If you’ve ever heard advertising types trash-talking direct marketing, especially after a margarita or six, you know the fear and loathing they often harbor towards the world of direct, measurable and accountable advertising.
When pushed to explain their disdain, they toss around clichés about the importance of “not being a slave to numbers (data be damned!)”, “cutting through the chaos” – and, my personal favorite – ”following your gut”.
It almost makes me weep on my spreadsheet.
Of course, it’s nonsense. What really irks them is not the supposed lack of creative freedom in direct marketing; it’s the fact that the mountains of measurable data which expose the true effectiveness of any given ad campaign clearly show that many of their assumptions and beliefs about advertising are wrong. Very wrong.
What assumptions and beliefs am I referring to?
Take the following quote – lifted from the prestigious digital pages of Inc. Magazine is an article remarkably titled, The 12 Habits of Successful Marketing Executives. According to its author, John Rampton, successful marketing executives need to understand that consumers want advertising “that looks like regular content, is entertaining and informative, and has nary a sell in sight.”
Nary a sell in sight! Wow! How naïve is that? Let me count the ways.
First, anyone who has ever done any reasonable amount of testing, or run even one focus group, knows that what consumers say they want versus what actually motivates them to purchase are two completely different things.
Of course, consumers say they want advertising that’s entertaining, exciting, sexy and fun. I do too! But the truth is – entertaining, exciting, sexy and fun advertising doesn’t motivate consumers to buy. Unless, of course, they’re buying something exciting, sexy and fun like a new Porsche, the latest 3D flat screen, or a death-defying Jurassic Park Adventure Cruise.
When it comes to buying your common, everyday product – the products most of us marketers sell day in and day out – consumers don’t want or crave entertainment.

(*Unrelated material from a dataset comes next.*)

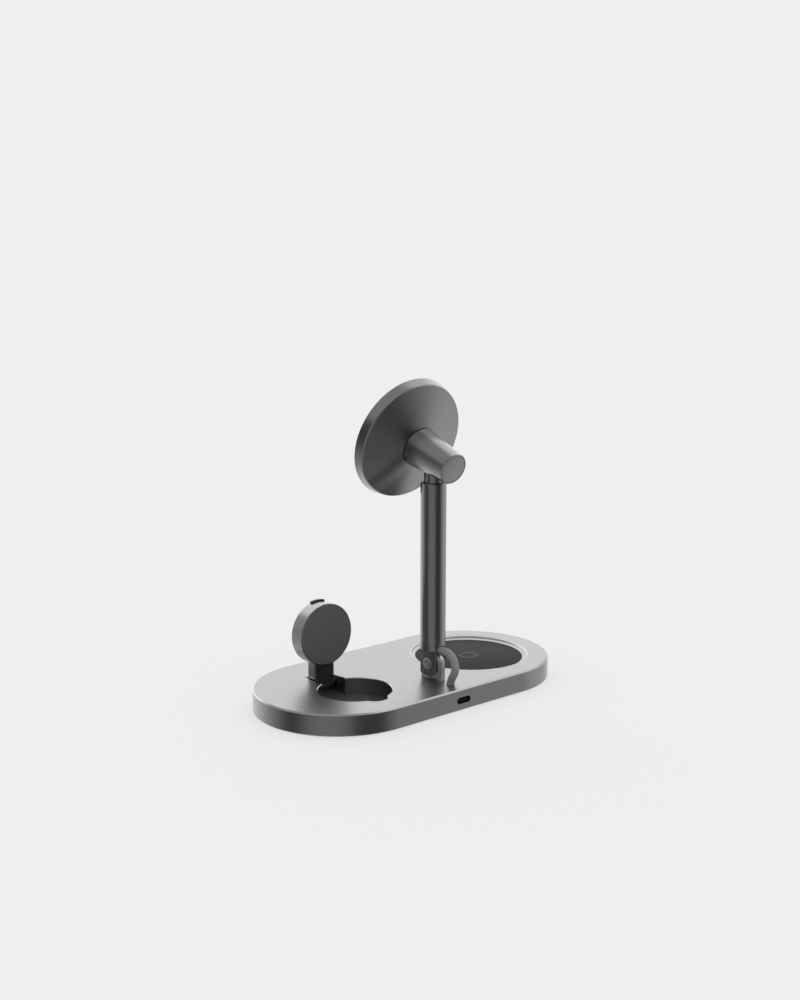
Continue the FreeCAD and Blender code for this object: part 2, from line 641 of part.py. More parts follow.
def earbud_charger():
    cover = node("PartDesign::Body", "earbud_pad")
    sketch = sketch_on(cover, "XY_Plane")
    circle(sketch, dim.pad_radius)
    pad(cover, sketch, dim.pad_thickness)
    dress(cover, "Chamfer", dim.pad_edge, lambda edge: level(edge, dim.pad_thickness))
    stand(cover, PAD_X, 0, PAD_LEDGE)
    coil = node("PartDesign::Body", "earbud_coil")
    sketch = sketch_on(coil, "XY_Plane")
    circle(sketch, dim.window_radius - 2 * dim.inner_gap)
    circle(sketch, dim.coil_hole)
    pad(coil, sketch, dim.coil_thickness, reverse=True)
    stand(coil, PAD_X, 0, PAD_LEDGE)
    ferrite = node("PartDesign::Body", "earbud_ferrite")
    sketch = sketch_on(ferrite, "XY_Plane")
    circle(sketch, dim.window_radius - dim.inner_gap)
    pad(ferrite, sketch, dim.ferrite_thickness, reverse=True)
    stand(ferrite, PAD_X, 0, PAD_LEDGE - dim.coil_thickness)


def pocket_tray():
    body = node("PartDesign::Body", "pocket_tray")
    gap = dim.piece_gap
    bowl = sketch_on(body, "XY_Plane", COVER_TOP)
    circle(bowl, dim.pocket_radius - gap, WATCH_X, dim.pocket_y)
    pad(body, bowl, dim.tray_thickness)
    slot = sketch_on(body, "XY_Plane", COVER_TOP)
    half = dim.slot_half - gap
    block(slot, WATCH_X - half, WATCH_X + half, gap - dim.slot_front, dim.pocket_y)
    pad(body, slot, dim.tray_thickness)
    scoop = sketch_on(body, "XY_Plane", COVER_TOP)
    circle(scoop, dim.scoop_radius - gap, WATCH_X, dim.scoop_y)
    pad(body, scoop, dim.tray_thickness)


def lengthwise_pin(label, radius, half, x, y, z):
    """A plain round pin along X, centred on its place."""
    body = node("PartDesign::Body", label)
    sketch = sketch_on(body, "YZ_Plane")
    circle(sketch, radius)
    pad(body, sketch, 2 * half, middle=True)
    stand(body, x, y, z)


# Foot hinge and link cable
def pole_lug():
    body = node("PartDesign::Body", "pole_lug")
    tongue = sketch_on(body, "YZ_Plane")
    front = POLE_Y - dim.lug_radius
    rear = POLE_Y + dim.lug_radius
    shoulder = PIVOT_Z - dim.lug_drop
    corners = ((front, CEILING), (rear, CEILING), (rear, shoulder), (front, shoulder))
    outline(tongue, corners, {2: (POLE_Y, shoulder, True)})
    pad(body, tongue, 2 * dim.lug_half, middle=True)

    def is_side_edge(edge):
        return edge.BoundBox.ZMax > dim.base_height and edge.BoundBox.XLength < 0.01

    dress(body, "Fillet", dim.lug_edge, is_side_edge)
    plate = sketch_on(body, "XY_Plane", CEILING)
    block(plate, -dim.lug_plate_half_x, dim.lug_plate_half_x, POLE_Y - dim.lug_plate_half_y,
          POLE_Y + dim.lug_plate_half_y)
    for side in (-1, 1):
        circle(plate, dim.screw_radius + dim.piece_gap, 0, POLE_Y + side * dim.lug_screw_pitch / 2)
    pad(body, plate, dim.lug_plate, reverse=True)
    bore = sketch_on(body, "YZ_Plane")
    circle(bore, dim.pivot_radius + dim.running_gap, POLE_Y, PIVOT_Z)
    pocket(body, bore)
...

They want information. This should be obvious, given the fact that the very first step almost all consumers take before they buy is research the very product or service they’re looking to purchase.
They price shop online, read reviews and solicit recommendations from friends and family. Hell, they even do crazy, unimaginably boring things like compare features and benefits. Sometimes, they even summon the nerve to ask about price. Can you imagine?

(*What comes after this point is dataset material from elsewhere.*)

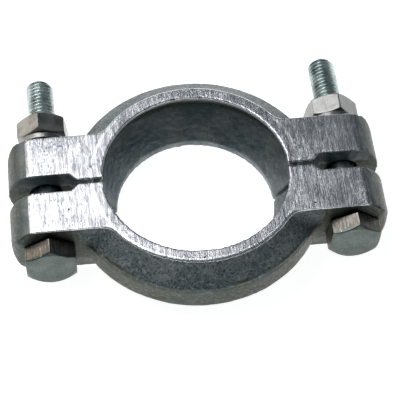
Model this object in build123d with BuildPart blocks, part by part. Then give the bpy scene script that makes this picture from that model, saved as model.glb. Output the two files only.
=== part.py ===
"""Two-bolt split pipe clamp: two forged half rings, two bolts, two lock washers, two nuts.

Frame, in millimetres: Z is the pipe axis, X runs through the two bolts and Y runs from
the bolt heads to the nuts. The origin is the centre of the bore in the bottom ground face.
Each piece is drawn about the middle of the clamp's height and raised onto that face when
it is placed. The clamp is closed, with a small gap between the contact pads.
"""
import os
from math import hypot, pi, radians, sqrt, tan

from build123d import *

os.makedirs("parts", exist_ok=True)

# ---------------------------------------------------------------- half rings
HEIGHT = 23.0            # ground top flat to ground bottom flat, along the pipe
LIP_TOP_R = 32.0         # bore of the upper lip
LIP_LOW_R = 27.6         # bore of the lower lip
LIP_TOP_LAND = 1.8       # height of the upper lip's bore face
LIP_LOW_LAND = 2.4       # height of the lower lip's bore face
GROOVE_R = 37.0          # deepest part of the groove, where its cone meets the upper lip
GROOVE_Z = 5.0           # height of that meeting above the middle
GROOVE_ROUND = 2.0       # rounding at that meeting
FLAT_R = 36.1            # outer edge of the ground flats
RIM_R = 44.3             # outside of the ring
RIM_Z = 4.6              # half height of the outer band
RIM_ROUND = 2.0          # rounding between the band and the two outer cones
PAD_GAP = 1.2            # gap between the contact pads of the two halves
RELIEF = 2.9             # depth of the relief beside a contact pad
RELIEF_X = 42.0          # middle of the step from pad to relief
RELIEF_R = 1.4           # rounding at the top and foot of that step
BOLT_X = 51.8            # bolt axes
HOLE_R = 5.6             # clearance holes for the bolts
LUG_END_X = 65.0         # far end of the lugs
LUG_END_R = 12.2         # radius of the rounded lug ends, about a line along Y
LUG_OUT = 20.9           # outer face of a lug at its middle band
LUG_FLAT_OUT = 19.5      # outer face of a lug where it meets the ground flats
LUG_PLAN_R = 5.0         # rounding of the outer corners of a lug, seen from above
LUG_BAND_R = 12.0        # rounding where the draft of the outer face starts
ROOT_R = 4.5             # fillet between a lug and the ring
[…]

What this means for direct marketers: if you have a product that has multiple features and benefits that are better than your competitors’, and you really want people to buy your product instead of your competitors’, then guess what? That’s right. You have to actually communicate that information to the consumer. In other words, you have to sell.

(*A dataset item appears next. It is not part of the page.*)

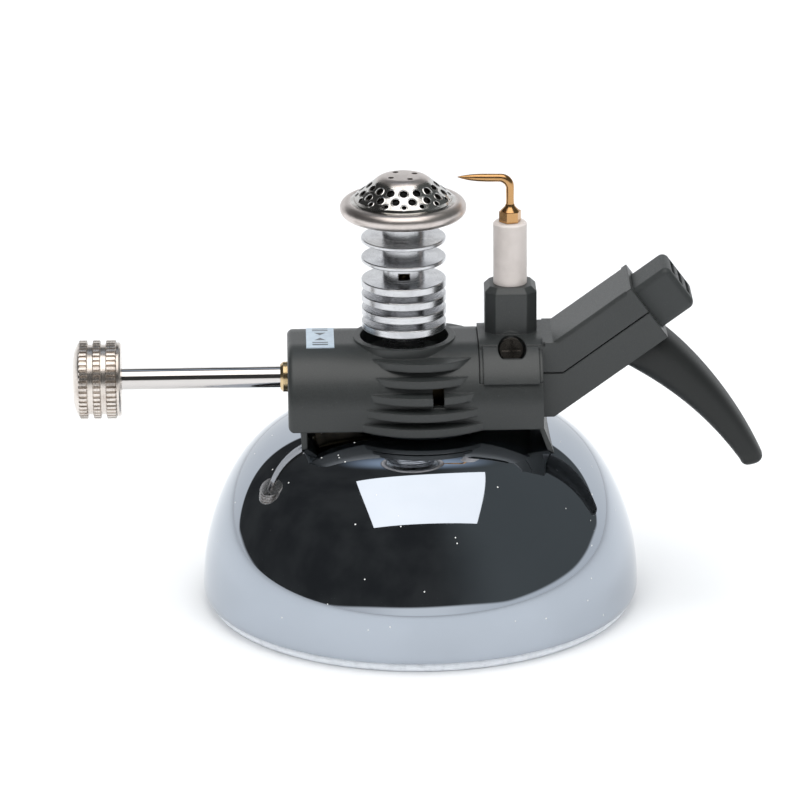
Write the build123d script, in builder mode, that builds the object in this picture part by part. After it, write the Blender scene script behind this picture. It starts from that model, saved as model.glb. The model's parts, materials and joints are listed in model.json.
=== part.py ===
"""Portable laboratory gas burner: a domed gas tank, a needle valve with a long control rod,
a finned burner tube, and a side arm that holds the piezo igniter and the gas lever.

Millimetres, +Z up, origin on the tank's axis at table level. The control knob points to -X,
the igniter arm to +X, and -Y is the front.
"""

import os
from math import asin, cos, degrees, hypot, pi, radians, sin

from build123d import *

# ------------------------------------------------------------------ driving dimensions
# tank
tank_radius = 45.0
tank_top = 40.6
tank_wall = 1.0
flank_radius = 48.0
flank_height = 3.5
flank_turn = 19.2  # degrees of the flank's arc, up to where the shoulder begins
shoulder_pull = (18.9, 17.0)  # how far the shoulder's curve reaches along its two tangents
crown_radius = 8.0
curl_radius = 3.0
curl_end_height = 2.2
seam_radius = 1.3
seam_track = 42.5
seam_height = 1.15
base_plate_radius = 43.2
base_plate_thickness = 0.8
stiffener_radii = (33.0, 36.0)
neck_hole_radius = 6.05

# fill valve in the base
fill_x = 15.0
fill_body_radius = 5.0
fill_flange_radius = 5.9
fill_chamber_radius = 3.2
fill_mouth_radius = 2.4
fill_stem_radius = 1.4

# housing on the tank
housing_left = -27.0
housing_right = 25.0
housing_half_width = 15.3
housing_top = 56.7
housing_bottom = 41.4
housing_flat = 3.8
housing_corner = 11.5
housing_wall = 1.8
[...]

Second, consumers will never buy your product or service because they think your advertising is cool. They buy because they think your product or service can benefit them in some way. And that is a very different thing.
Mr. Rampton’s confusion is understandable. The idea that you must “entertain” consumers in order to sell them something is an enduring myth of brand advertising. It is also, as every direct marketer worth their bonus check knows, misguided. People who are shopping for insurance, mutual funds, a new mortgage, a hot tub, an affordable flight to Europe, or the right daycare for their toddler don’t want to be entertained – they want to be educated!
In a word, they want information that is relevant.
Of course, any information should be presented in an interesting and engaging manner, with logic and credibility, to allow the consumer to make an informed purchasing decision.
But, that doesn’t mean they want dancing ducks.
Third, Mr. Rampton’s assertion that advertising should “look like regular content” implies consumers don’t understand that commercials are created with the sole purpose of selling them things.
Really? Does anyone truly believe that making your advertising look like “regular content” is going to fool people into thinking your message is any more credible?
Consumers are not mindless idiots – they know exactly what advertising is trying to do. These people are your family, friends and colleagues. And guess what? Most consumers enjoy commercials. Of course, they get bored seeing the same commercial over and over, but as a general rule, consumers find advertising a valuable way to learn about new products.
No offense whatsoever to Mr. Rampton – as I’m sure he’s a very nice man – but frankly, his philosophy is flawed.
Of course, if he used direct marketing – if he tracked, measured and optimized by adapting creative and media based on how well consumers respond – he would know that the Kool-Aid he is selling won’t help you sell anything to anyone.
But, the truth is that most big brand agencies don’t really want to measure, track and optimize their clients’ campaigns. Nor do some CMOs. It is a scary proposition to see the apple cart of assumptions and irrelevant awards topple over.
And that is why they dislike direct marketing so much.